You do not need to follow geopolitics closely to feel supply-route risk.

Reuters reported major disruption around the Strait of Hormuz, including damaged tankers, stranded vessels, and insurers pulling war-risk cover beginning March 5, 2026. Because about 20% of the world’s oil moves through that route, the economic effect can reach household budgets quickly.

Sources: Reuters in the References section below.

Method note: This is an indirect-effects explainer. The point is not that your rent changes tomorrow. The point is that energy and risk premiums can tighten housing budgets before local prices visibly move.

If you want the week-to-week mortgage angle, read Oil at $82: Mortgage Rates and Rent This Week.

TL;DR

  • Hormuz disruption raises oil and shipping risk premiums.
  • The first places households feel it are usually fuel, utilities, and general monthly budget stress.
  • Housing impact usually shows up through three channels:
    1. energy-cost squeeze
    2. mortgage-rate volatility
    3. delayed buying that can keep rent demand firmer

1) Budget squeeze arrives first

If energy costs rise, households have less room for:

  • rent increases
  • down-payment savings
  • repair reserves
  • closing-cost buffers
  • moving expenses

That is why a macro shock can change a housing decision even if prices in your neighborhood have not changed at all.

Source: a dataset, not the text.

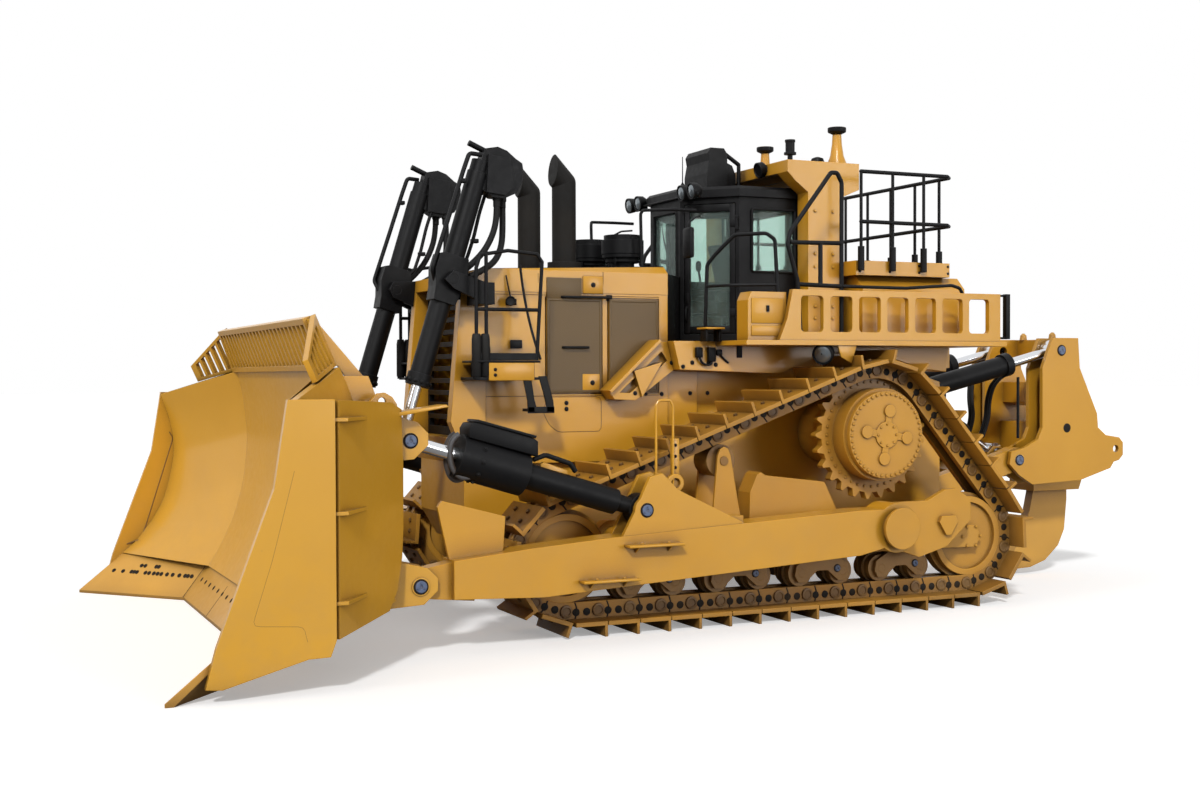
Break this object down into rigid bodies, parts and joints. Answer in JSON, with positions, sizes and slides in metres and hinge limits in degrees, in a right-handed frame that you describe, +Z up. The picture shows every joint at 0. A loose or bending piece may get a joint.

2) Mortgage-rate volatility shows up in lender pricing

Even when average mortgage rates do not jump dramatically, lenders can get less generous during volatile weeks.

That can show up as:

  • more points
  • weaker credits
  • less aggressive pricing for borderline borrowers
  • more frustration when you compare quotes a day apart

3) Rent pressure can last longer than the headline

If buying feels less affordable or less predictable, some households stay renters longer.

That does not automatically mean rents surge. But in already constrained metros, it can slow the relief renters were hoping for.

What to do today

Keep the response simple:

  • add a small energy-cost buffer to your monthly budget
  • re-run rent vs buy over 3 / 7 / 10 years
  • if buying, compare lenders and negotiate credits before you negotiate aesthetics

Use:

Conclusion

The mistake is pretending a macro shock stays macro.

Households usually feel it through smaller budget squeezes first, and those squeezes are exactly what make a housing plan fragile.

Build more buffer now and make sure your decision still works if this risk premium sticks around for a few weeks.


Next steps

Use these links to turn this update into an action plan.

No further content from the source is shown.